**Problem description:** Of all the lines in the records, how many hold the word "follow"? Answer with the number only.

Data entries

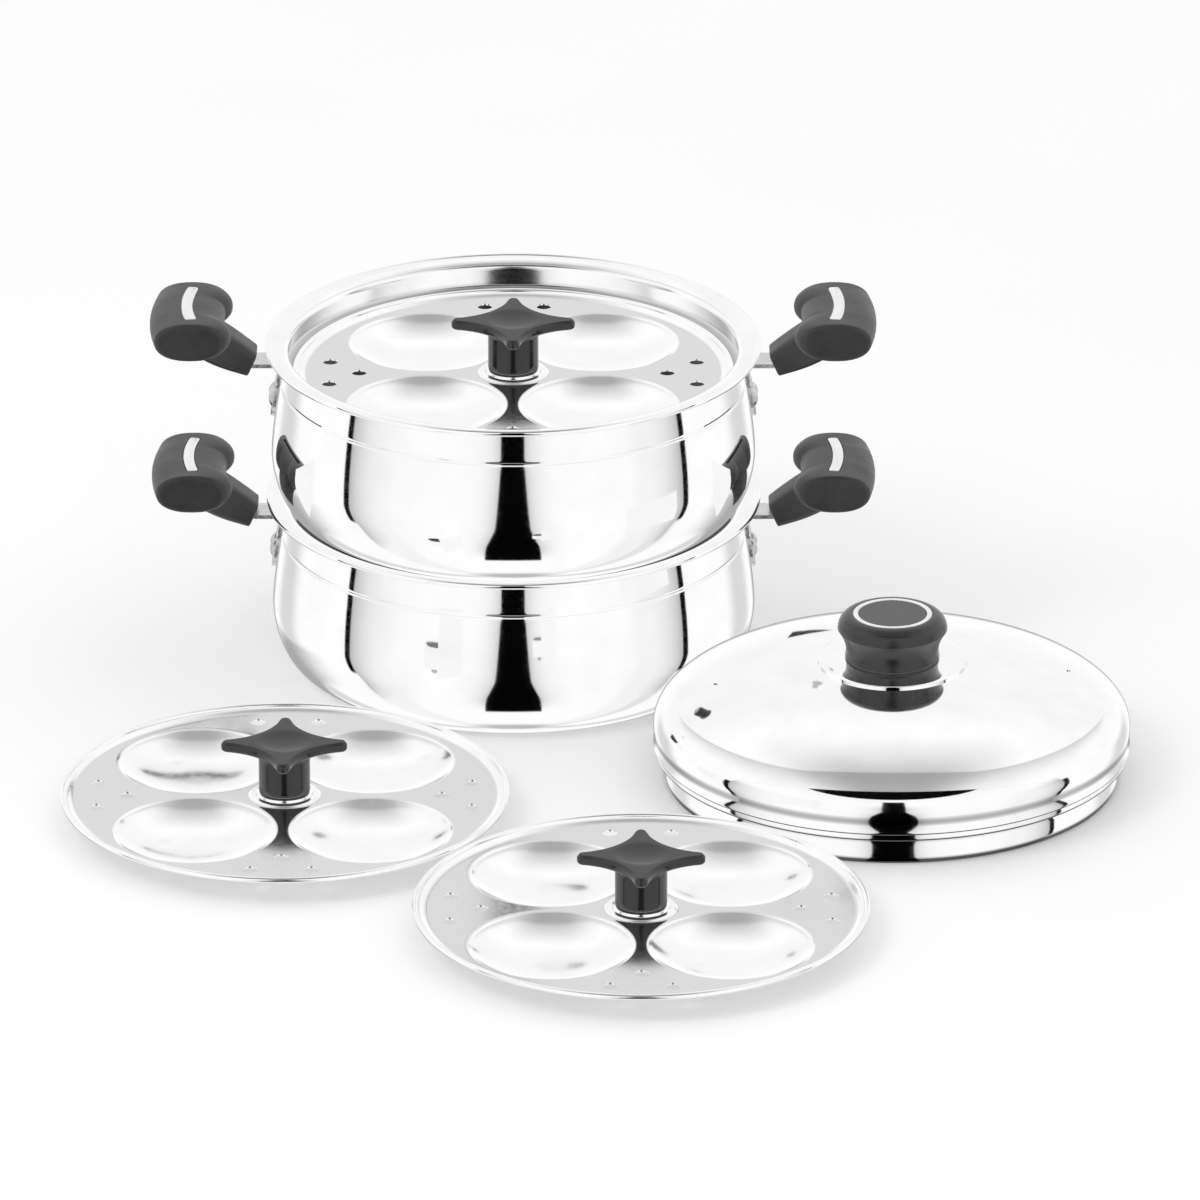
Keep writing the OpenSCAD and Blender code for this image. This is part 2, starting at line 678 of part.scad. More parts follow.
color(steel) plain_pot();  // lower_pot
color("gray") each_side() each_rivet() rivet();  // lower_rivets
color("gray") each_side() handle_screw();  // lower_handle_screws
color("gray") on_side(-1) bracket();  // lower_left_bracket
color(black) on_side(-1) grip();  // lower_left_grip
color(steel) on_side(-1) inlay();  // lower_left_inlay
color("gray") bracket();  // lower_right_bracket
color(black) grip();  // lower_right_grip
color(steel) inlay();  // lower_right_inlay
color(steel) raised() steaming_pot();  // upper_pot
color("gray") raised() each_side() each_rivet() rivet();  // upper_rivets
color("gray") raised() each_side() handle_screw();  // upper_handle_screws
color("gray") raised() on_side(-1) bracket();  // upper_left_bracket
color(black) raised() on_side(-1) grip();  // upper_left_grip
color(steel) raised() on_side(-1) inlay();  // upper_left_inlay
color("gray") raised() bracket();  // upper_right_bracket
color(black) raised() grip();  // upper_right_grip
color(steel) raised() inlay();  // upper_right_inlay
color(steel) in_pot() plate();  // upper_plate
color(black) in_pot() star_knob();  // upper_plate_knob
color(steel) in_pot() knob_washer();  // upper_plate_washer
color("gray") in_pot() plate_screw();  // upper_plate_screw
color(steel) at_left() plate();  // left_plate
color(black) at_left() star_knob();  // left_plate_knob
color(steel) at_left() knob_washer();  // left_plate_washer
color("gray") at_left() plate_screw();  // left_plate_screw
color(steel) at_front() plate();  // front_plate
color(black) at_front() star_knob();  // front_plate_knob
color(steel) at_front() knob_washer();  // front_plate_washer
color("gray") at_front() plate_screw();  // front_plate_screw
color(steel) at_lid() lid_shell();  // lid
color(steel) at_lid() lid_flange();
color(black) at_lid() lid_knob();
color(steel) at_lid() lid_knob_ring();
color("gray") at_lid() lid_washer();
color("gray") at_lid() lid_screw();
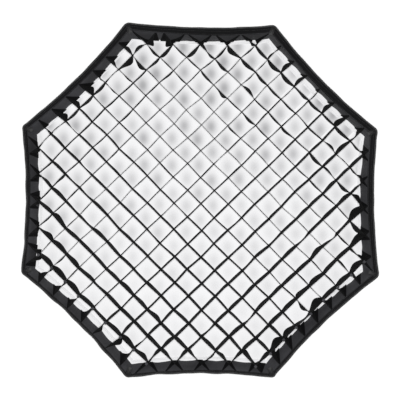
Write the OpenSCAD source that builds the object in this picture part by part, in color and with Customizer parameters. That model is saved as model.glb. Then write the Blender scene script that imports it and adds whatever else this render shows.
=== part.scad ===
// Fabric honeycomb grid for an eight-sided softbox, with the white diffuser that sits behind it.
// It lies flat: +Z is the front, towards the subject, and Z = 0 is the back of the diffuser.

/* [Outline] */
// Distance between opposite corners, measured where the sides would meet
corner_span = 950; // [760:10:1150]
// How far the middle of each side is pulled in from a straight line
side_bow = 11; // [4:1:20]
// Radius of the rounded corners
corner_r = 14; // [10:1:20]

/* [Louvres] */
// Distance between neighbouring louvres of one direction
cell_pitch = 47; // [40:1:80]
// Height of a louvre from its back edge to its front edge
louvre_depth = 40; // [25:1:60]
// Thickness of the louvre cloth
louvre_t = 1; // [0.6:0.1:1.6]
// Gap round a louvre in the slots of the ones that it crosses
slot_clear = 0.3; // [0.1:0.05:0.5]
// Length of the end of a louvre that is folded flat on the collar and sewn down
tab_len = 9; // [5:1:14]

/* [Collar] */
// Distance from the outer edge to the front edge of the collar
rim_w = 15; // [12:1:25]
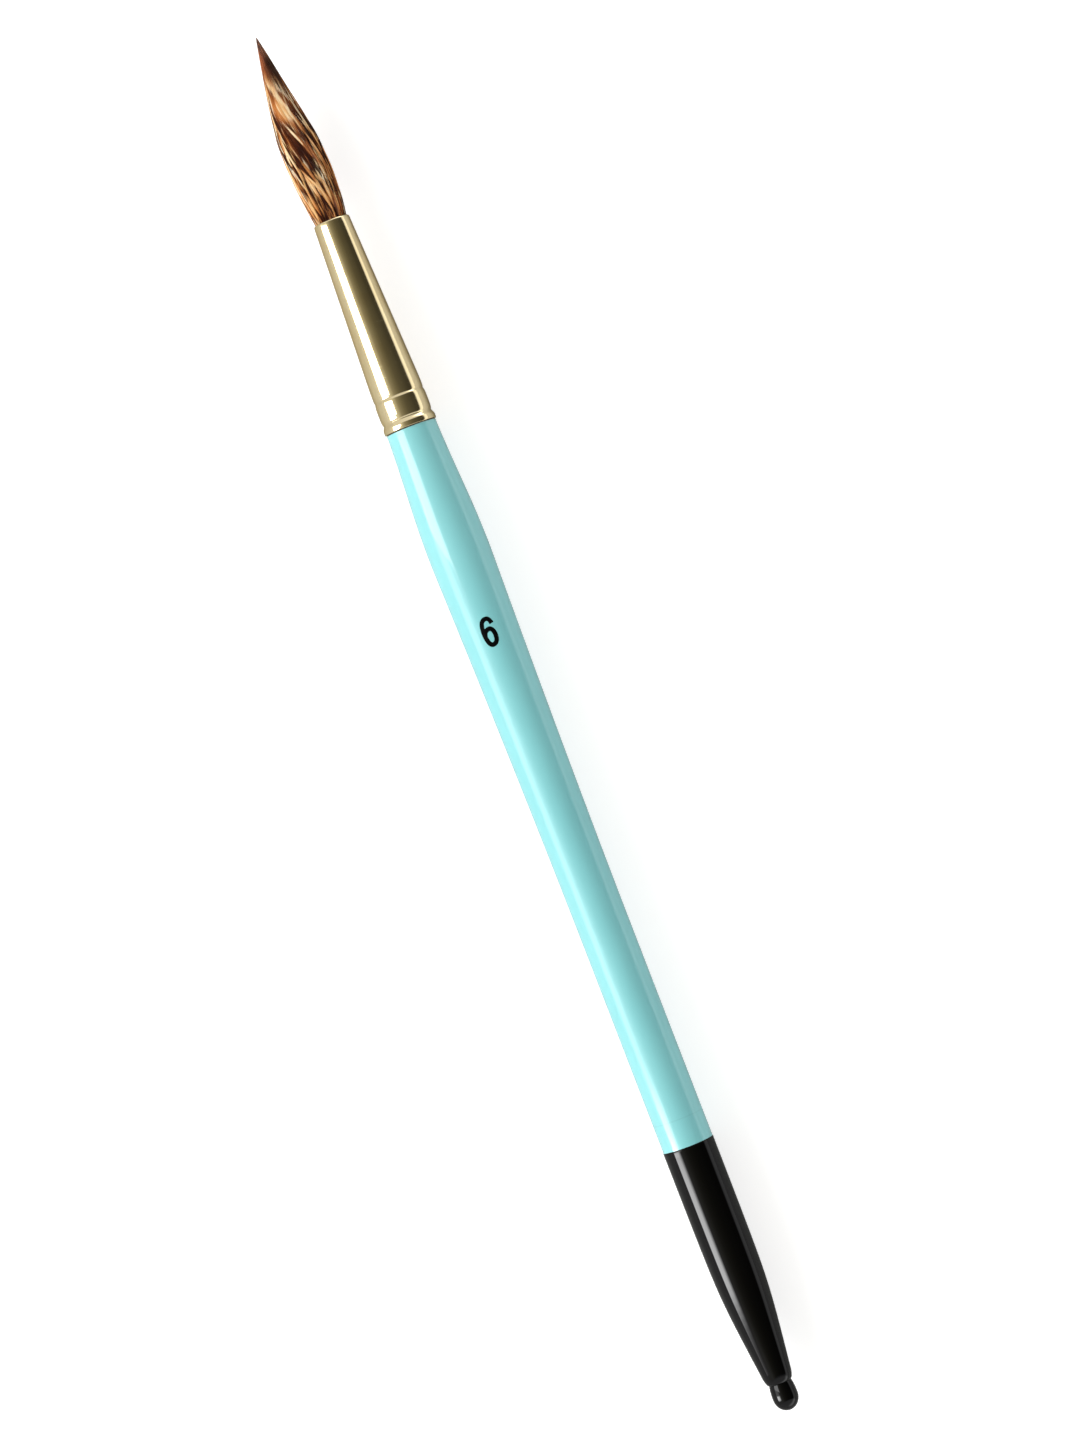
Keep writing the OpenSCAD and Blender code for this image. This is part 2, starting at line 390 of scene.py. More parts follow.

**Result:** 2